Future response to Crises by BP Oil Company
Tony McMurtrie observes that many corporations have utilized Corporate Annual Reports as the principle means of Corporate Social Disclosure. More studies again show how corporation are turning to media to publish CSD with aim to target particular public groups (McMurtrie, N.d). Timothy Coombs and Sherry Holladay (2010), notes that a crisis normally threatens the legitimacy of an organization and its constituents (Ulmer and Sellnow 1997, p.1) and in such circumstances; communication can be used to restore the legitimacy of the organization. Argenti, Howell and Beck (2005) argue that organizations can well use integrated strategic communications that largely incorporate federal regulations, organizational complexities while at the same time increasing credibility (Lanham, N.d, p.1; Lukaszewski 1999, p.1).

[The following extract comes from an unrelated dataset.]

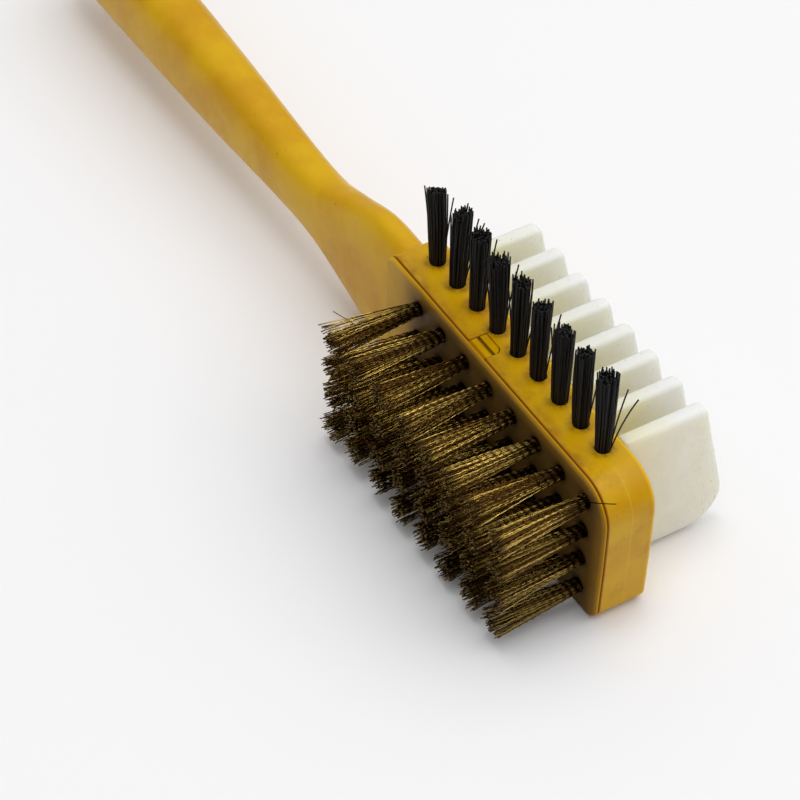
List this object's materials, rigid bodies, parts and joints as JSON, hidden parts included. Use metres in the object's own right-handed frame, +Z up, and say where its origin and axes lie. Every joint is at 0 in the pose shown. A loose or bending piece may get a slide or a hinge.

In essence, repairing an organization’s legitimacy image may follow four strategies: preparation of a normalizing account, demonstration of institutional conformity, strategic restructuring and reacting calmly (Linsey, N.d. p.1). In its broad function, these steps ensures that organization is restructured with the aim to implement positive strategies of mending the organization’s legitimacy. “Organizational image management is a rhetorical process requiring communication strategies designed in a way to establish and maintain a particular corporate image” (Millar and Heath, 2004, p.234).
As evidence indicates organizational legitimacy is largely derived from the organization interaction with its environment and key public. In essence an organization has to respond to key issues as a result of public concern. In most cases crises in major organizations occurs with subsequent effects to the environment and hence organization will be in a god position to strategically resolve the issues to the satisfaction of its publics. Communication has been identified as key component that can be utilized to resolve organization’s legitimacy. But it is through proper following of crisis communication procedures that a concrete resolution and repair of organization’s legitimacy will be realized.